WHAT IS REQUIRED:
Go through the lines below and copy each one that holds the string "from".
── DATASET
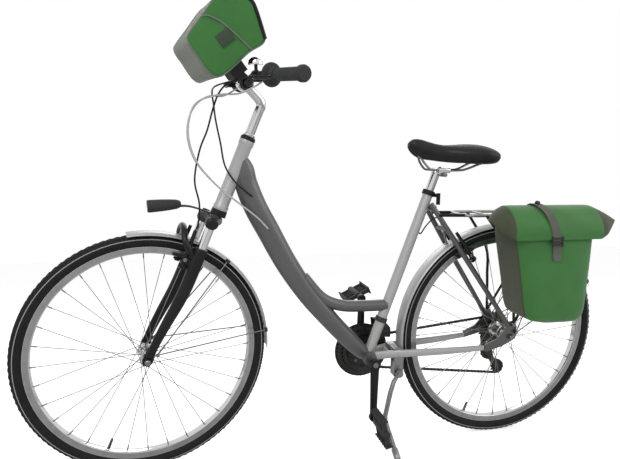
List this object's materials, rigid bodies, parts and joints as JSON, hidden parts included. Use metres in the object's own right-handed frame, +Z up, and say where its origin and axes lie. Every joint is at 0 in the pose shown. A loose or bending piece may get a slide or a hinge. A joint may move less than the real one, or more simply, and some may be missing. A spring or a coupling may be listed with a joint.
{
  "type": "hybrid bicycle",
  "caption": "Low step-through trekking bicycle with suspension fork, mudguards, rack, side bag and bar bag, leaning on its side stand.",
  "frame": {"origin": "middle of the underside of the box round the parked bicycle, on the floor between the tyres and the stand's foot", "axes": "+Z up, +X from the front wheel towards the rear wheel, +Y towards the bicycle's right side, which is the chain side; the bicycle leans 7 degrees to its left onto the stand"},
  "size_m": [1.8296, 0.5946, 1.3357],
  "materials": {
    "frame_grey": "satin",
    "silver_paint": "satin",
    "fork_black": "satin",
    "bright_alloy": "polished",
    "dull_steel": "brushed",
    "black_plastic": "matte",
    "grip_grey": "matte",
    "tyre_black": "matte",
    "chain_steel": "oiled",
    "saddle_black": "matte grained",
    "bag_green": "matte coated",
    "cable_pale": "smooth",
    "cable_black": "smooth",
    "lamp_black": "smooth"
  },
  "bodies": {
    "frame": {"front_frame": "frame_grey", "chainstays": "silver_paint", "seatstays": "silver_paint", "seat_clamp": "black_plastic", "headset_upper": "fork_black", "rear_axle": "dull_steel", "front_derailleur": "dull_steel", "rear_derailleur": "dull_steel", "chain": "chain_steel", "rear_mudguard": "bright_alloy", "rack": "bright_alloy", "pannier": "bag_green", "pannier_hooks": "black_plastic", "kickstand_bracket": "dull_steel", "shift_cable_front": "cable_pale", "shift_cable_rear": "cable_pale", "rear_brake_cable_front": "cable_black", "rear_brake_cable_rear": "cable_black"},
    "kickstand": {"kickstand_leg": "dull_steel"},
    "seat": {"seatpost": "bright_alloy", "saddle_rails": "dull_steel", "saddle": "saddle_black"},
    "crankset": {"crank_left": "fork_black", "crank_right": "fork_black", "chainrings": "dull_steel", "chain_guard": "black_plastic"},
    "left_pedal": {"pedal_left": "black_plastic"},
    "right_pedal": {"pedal_right": "black_plastic"},
    "sprockets": {"cassette": "dull_steel"},
    "lower_pulley": {"tension_pulley": "black_plastic"},
    "upper_pulley": {"guide_pulley": "black_plastic"},
    "rear_left_arm": {"rear_brake_left": "bright_alloy"},
    "rear_right_arm": {"rear_brake_right": "bright_alloy"},
    "rear_wheel": {"rear_hub": "bright_alloy", "rear_rim": "bright_alloy", "rear_tyre": "tyre_black"},
    "steering": {"fork_upper": "fork_black", "stem": "bright_alloy", "handlebar": "fork_black", "bell": "bright_alloy", "bag_bracket": "black_plastic", "handlebar_bag": "bag_green", "headlight": "lamp_black", "grip_left": "grip_grey", "grip_right": "grip_grey", "lever_mount_left": "black_plastic", "lever_mount_right": "black_plastic", "front_brake_cable": "cable_black"},
    "left_shifter": {"shifter_left": "black_plastic"},
    "right_shifter": {"shifter_right": "black_plastic"},
    "left_lever": {"brake_lever_left": "black_plastic"},
    "right_lever": {"brake_lever_right": "black_plastic"},
    "lowers": {"fork_lowers": "fork_black", "front_mudguard": "bright_alloy", "front_axle": "dull_steel"},
    "front_left_arm": {"front_brake_left": "bright_alloy"},
    "front_right_arm": {"front_brake_right": "bright_alloy"},
    "front_wheel": {"front_hub": "bright_alloy", "front_rim": "bright_alloy", "front_tyre": "tyre_black"}
  },
  "joints": [
    {"name": "steering_turn", "type": "hinge", "parent": "frame", "child": "steering", "pos_m": [-0.52514, 0.09968, 0.3313], "axis": [0.3709, -0.1132, 0.9218], "range_deg": [-53, 37], "deforming": ["shift_cable_front", "shift_cable_rear", "rear_brake_cable_front"]},
    {"name": "fork_slide", "type": "slide", "parent": "steering", "child": "lowers", "axis": [0.3709, -0.1132, 0.9218], "range_m": [0, 0.038], "stiffness_N_per_m": 6000, "springref_m": -0.02, "deforming": ["front_brake_cable"]},
    {"name": "front_wheel_spin", "type": "hinge", "parent": "lowers", "child": "front_wheel", "pos_m": [-0.56653, 0.09145, 0.34694], "axis": [-0.1292, 0.9766, 0.1719], "continuous": true},
    {"name": "rear_wheel_spin", "type": "hinge", "parent": "frame", "child": "rear_wheel", "pos_m": [0.56477, 0.09758, 0.34843], "axis": [0, 0.9925, 0.1219], "continuous": true},
    {"name": "crank_spin", "type": "hinge", "parent": "frame", "child": "crankset", "pos_m": [0.1059, 0.10472, 0.29024], "axis": [0, 0.9925, 0.1219], "continuous": true},
    {"name": "cassette_spin", "type": "hinge", "parent": "frame", "child": "sprockets", "pos_m": [0.56477, 0.09758, 0.34843], "axis": [0, 0.9925, 0.1219], "continuous": true},
    {"name": "tension_pulley_spin", "type": "hinge", "parent": "frame", "child": "lower_pulley", "pos_m": [0.59466, 0.1545, 0.20897], "axis": [0, 0.9925, 0.1219], "continuous": true},
    {"name": "guide_pulley_spin", "type": "hinge", "parent": "frame", "child": "upper_pulley", "pos_m": [0.55691, 0.14775, 0.26392], "axis": [0, 0.9925, 0.1219], "continuous": true},
    {"name": "left_pedal_spin", "type": "hinge", "parent": "crankset", "child": "left_pedal", "pos_m": [0.10598, -0.016, 0.10414], "axis": [0, 0.9925, 0.1219], "continuous": true},
    {"name": "right_pedal_spin", "type": "hinge", "parent": "crankset", "child": "right_pedal", "pos_m": [0.10581, 0.22544, 0.47634], "axis": [0, 0.9925, 0.1219], "continuous": true},
    {"name": "kickstand_fold", "type": "hinge", "parent": "frame", "child": "kickstand", "pos_m": [0.19892, 0.07689, 0.2379], "axis": [0, -0.9925, -0.1219], "range_deg": [0, 86]},
    {"name": "saddle_height", "type": "slide", "parent": "frame", "child": "seat", "axis": [0.3366, -0.1148, 0.9346], "range_m": [-0.03, 0.06]},
    {"name": "left_shifter_turn", "type": "hinge", "parent": "steering", "child": "left_shifter", "pos_m": [-0.23257, -0.16871, 1.092], "axis": [0.4119, -0.8933, -0.1799], "range_deg": [0, 60]},
    {"name": "right_shifter_turn", "type": "hinge", "parent": "steering", "child": "right_shifter", "pos_m": [-0.27629, 0.16167, 1.15016], "axis": [0.1647, 0.975, 0.149], "range_deg": [0, 100]},
    {"name": "left_lever_pull", "type": "hinge", "parent": "steering", "child": "left_lever", "pos_m": [-0.27306, -0.14759, 1.08624], "axis": [0.0028, -0.173, 0.9849], "range_deg": [0, 12], "stiffness_Nm_per_rad": 0.6, "springref_deg": -20.05},
    {"name": "right_lever_pull", "type": "hinge", "parent": "steering", "child": "right_lever", "pos_m": [-0.31035, 0.13421, 1.13585], "axis": [-0.0028, 0.173, -0.9849], "range_deg": [0, 12], "stiffness_Nm_per_rad": 0.6, "springref_deg": -20.05},
    {"name": "front_left_arm_turn", "type": "hinge", "parent": "lowers", "child": "front_left_arm", "pos_m": [-0.45518, 0.0139, 0.60072], "axis": [-0.9196, -0.1829, 0.3476], "range_deg": [0, 2.6]},
    {"name": "front_right_arm_turn", "type": "hinge", "parent": "lowers", "child": "front_right_arm", "pos_m": [-0.4672, 0.10472, 0.61671], "axis": [0.9196, 0.1829, -0.3476], "range_deg": [0, 2.6]},
    {"name": "rear_left_arm_turn", "type": "hinge", "parent": "frame", "child": "rear_left_arm", "pos_m": [0.42495, 0.02112, 0.58959], "axis": [-0.8214, 0.0695, -0.5661], "range_deg": [0, 2.6]},
    {"name": "rear_right_arm_turn", "type": "hinge", "parent": "frame", "child": "rear_right_arm", "pos_m": [0.42495, 0.11342, 0.60092], "axis": [0.8214, -0.0695, 0.5661], "range_deg": [0, 2.6]}
  ],
  "couplings": [
    {"joint": "cassette_spin", "follows": "crank_spin", "ratio": 1.3333},
    {"joint": "tension_pulley_spin", "follows": "crank_spin", "ratio": 2.1818},
    {"joint": "guide_pulley_spin", "follows": "crank_spin", "ratio": -2.1818},
    {"joint": "front_left_arm_turn", "follows": "left_lever_pull", "ratio": 0.2166},
    {"joint": "front_right_arm_turn", "follows": "left_lever_pull", "ratio": 0.2166},
    {"joint": "rear_left_arm_turn", "follows": "right_lever_pull", "ratio": 0.2166},
    {"joint": "rear_right_arm_turn", "follows": "right_lever_pull", "ratio": 0.2166}
  ]
}
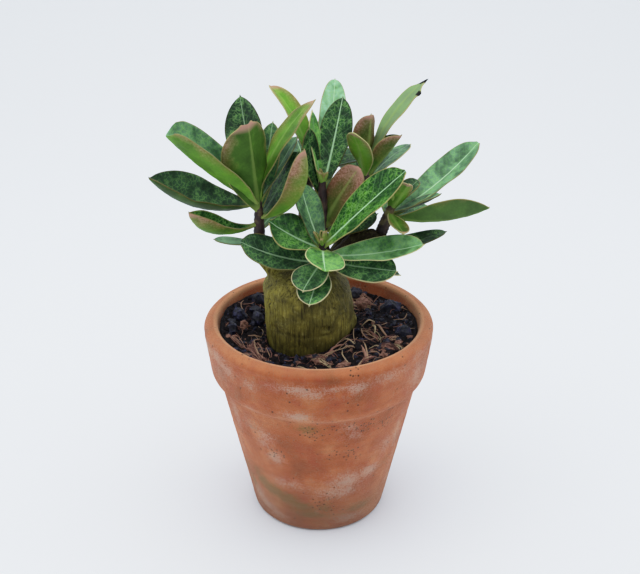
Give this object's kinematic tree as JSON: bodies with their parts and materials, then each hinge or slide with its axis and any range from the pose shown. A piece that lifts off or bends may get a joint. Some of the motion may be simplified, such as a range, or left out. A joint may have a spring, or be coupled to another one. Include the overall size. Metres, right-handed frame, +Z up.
{
  "type": "potted desert rose",
  "caption": "Desert rose adenium with a swollen olive trunk and rosettes of glossy leaves, in a tapered terracotta pot of charcoal and coir soil.",
  "frame": {"origin": "middle of the pot's foot, on the surface that it stands on", "axes": "+Z up, +X to the right and +Y away from the viewer of the picture"},
  "size_m": [0.1792, 0.13, 0.246],
  "materials": {
    "fired_clay": "matt",
    "potting_soil": "loose and crumbly",
    "trunk_bark": "satin, finely striated",
    "charcoal": "matt, broken",
    "coir_husk": "matt, fibrous",
    "leaf_green": "glossy above"
  },
  "bodies": {
    "root": {"pot": "fired_clay", "soil": "potting_soil", "trunk": "trunk_bark", "charcoal_right_back": "charcoal", "charcoal_right": "charcoal", "charcoal_left": "charcoal", "charcoal_left_front": "charcoal", "charcoal_left_back": "charcoal", "charcoal_left_middle": "charcoal", "charcoal_back": "charcoal", "charcoal_back_middle": "charcoal", "husk_left": "coir_husk", "husk_back": "coir_husk", "husk_right_front": "coir_husk", "bark_chip_front": "coir_husk", "shoot_left": "leaf_green", "shoot_front": "leaf_green", "shoot_middle": "leaf_green", "shoot_right": "leaf_green", "shoot_back_right": "leaf_green", "shoot_back_left": "leaf_green"}
  },
  "joints": []
}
────
SOLUTION BELOW:
  "frame": {"origin": "middle of the underside of the box round the parked bicycle, on the floor between the tyres and the stand's foot", "axes": "+Z up, +X from the front wheel towards the rear wheel, +Y towards the bicycle's right side, which is the chain side; the bicycle leans 7 degrees to its left onto the stand"},
Give this object's kinematic tree as JSON: bodies with their parts and materials, then each hinge or slide with its axis and any range from the pose shown. A piece that lifts off or bends may get a joint. Some of the motion may be simplified, such as a range, or left out. A joint may have a spring, or be coupled to another one. Include the overall size. Metres, right-handed frame, +Z up.
  "frame": {"origin": "middle of the pot's foot, on the surface that it stands on", "axes": "+Z up, +X to the right and +Y away from the viewer of the picture"},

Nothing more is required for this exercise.